(Entries with parts and joints)
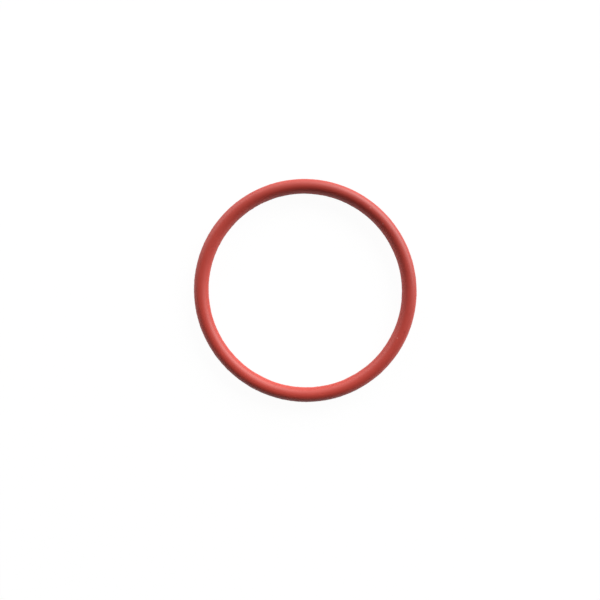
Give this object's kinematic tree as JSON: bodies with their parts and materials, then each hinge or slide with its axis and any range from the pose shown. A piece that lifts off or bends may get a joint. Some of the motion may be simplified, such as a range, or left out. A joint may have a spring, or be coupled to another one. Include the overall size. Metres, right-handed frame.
{
  "type": "o-ring",
  "caption": "Round-section sealing ring moulded in soft red silicone rubber, with a fine flash line round its inside and its outside.",
  "frame": {"origin": "centre of the ring, on its axis at the mid plane of its section", "axes": "+Z along the ring's axis, away from the surface that it lies on; X and Y lie in the ring's mid plane and are interchangeable"},
  "size_m": [0.0461, 0.046, 0.003],
  "materials": {
    "silicone": "satin"
  },
  "bodies": {
    "root": {"o_ring": "silicone"}
  },
  "joints": []
}
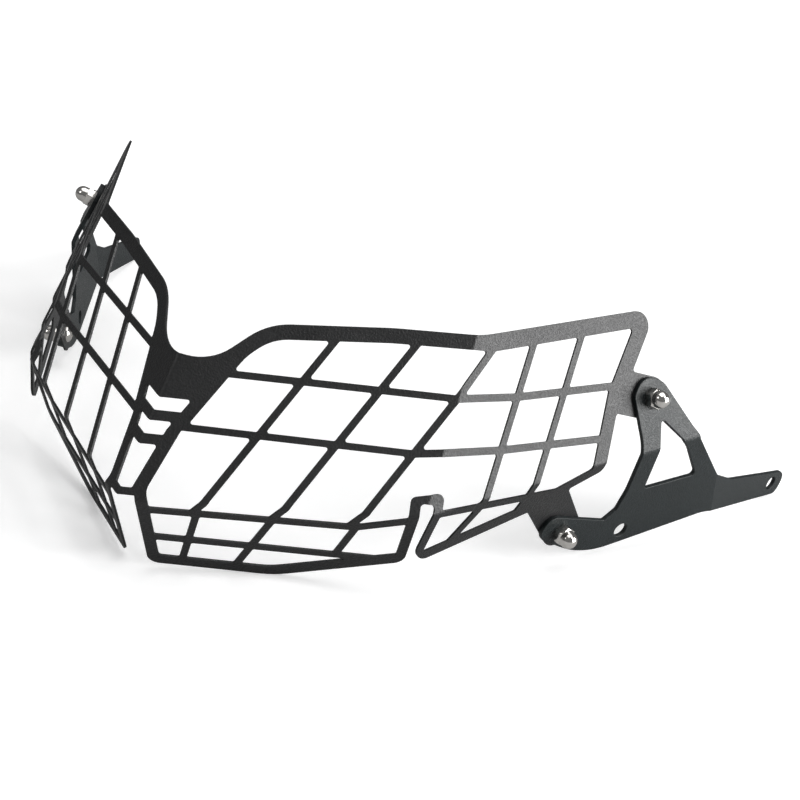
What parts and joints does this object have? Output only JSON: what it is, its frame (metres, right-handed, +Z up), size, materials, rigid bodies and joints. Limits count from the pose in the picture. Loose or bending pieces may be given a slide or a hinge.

Required work:
Repeat the records above exactly.

The solution:
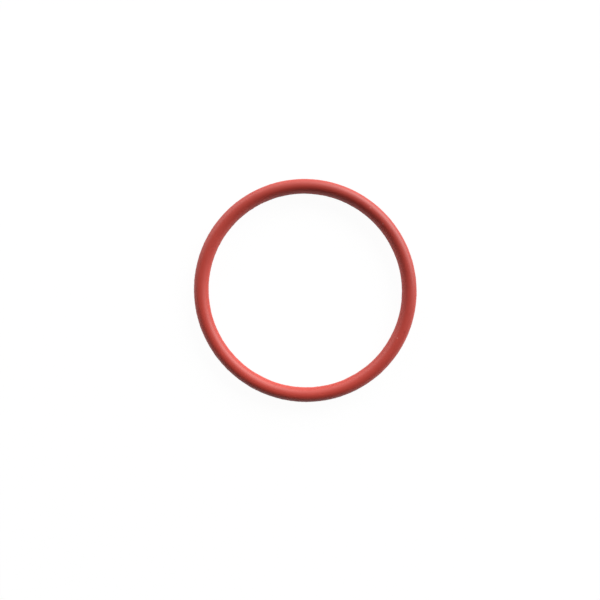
Give this object's kinematic tree as JSON: bodies with their parts and materials, then each hinge or slide with its axis and any range from the pose shown. A piece that lifts off or bends may get a joint. Some of the motion may be simplified, such as a range, or left out. A joint may have a spring, or be coupled to another one. Include the overall size. Metres, right-handed frame.
{
  "type": "o-ring",
  "caption": "Round-section sealing ring moulded in soft red silicone rubber, with a fine flash line round its inside and its outside.",
  "frame": {"origin": "centre of the ring, on its axis at the mid plane of its section", "axes": "+Z along the ring's axis, away from the surface that it lies on; X and Y lie in the ring's mid plane and are interchangeable"},
  "size_m": [0.0461, 0.046, 0.003],
  "materials": {
    "silicone": "satin"
  },
  "bodies": {
    "root": {"o_ring": "silicone"}
  },
  "joints": []
}
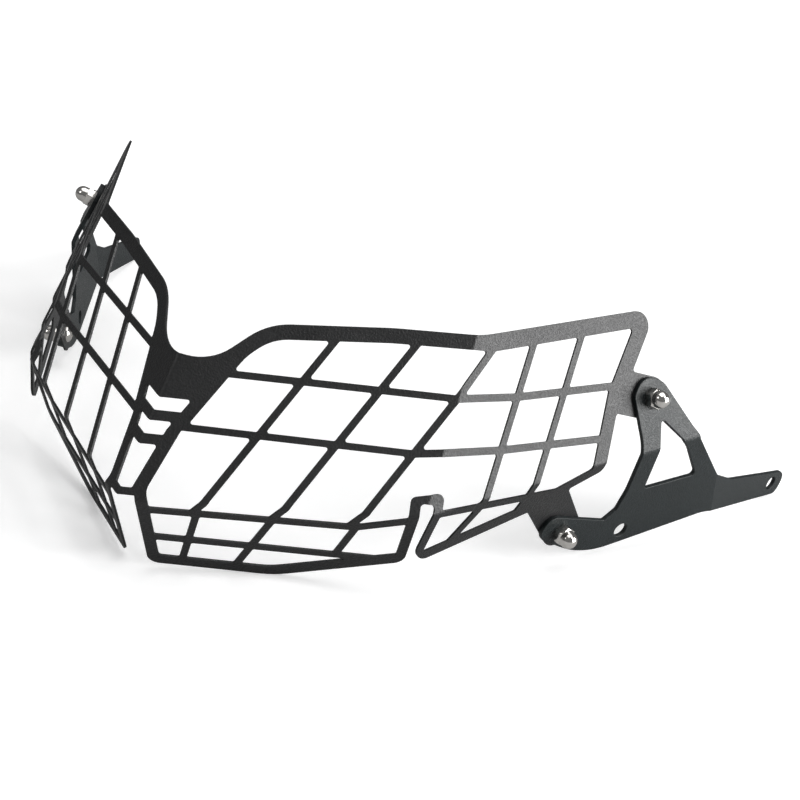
What parts and joints does this object have? Output only JSON: what it is, its frame (metres, right-handed, +Z up), size, materials, rigid bodies and joints. Limits count from the pose in the picture. Loose or bending pieces may be given a slide or a hinge.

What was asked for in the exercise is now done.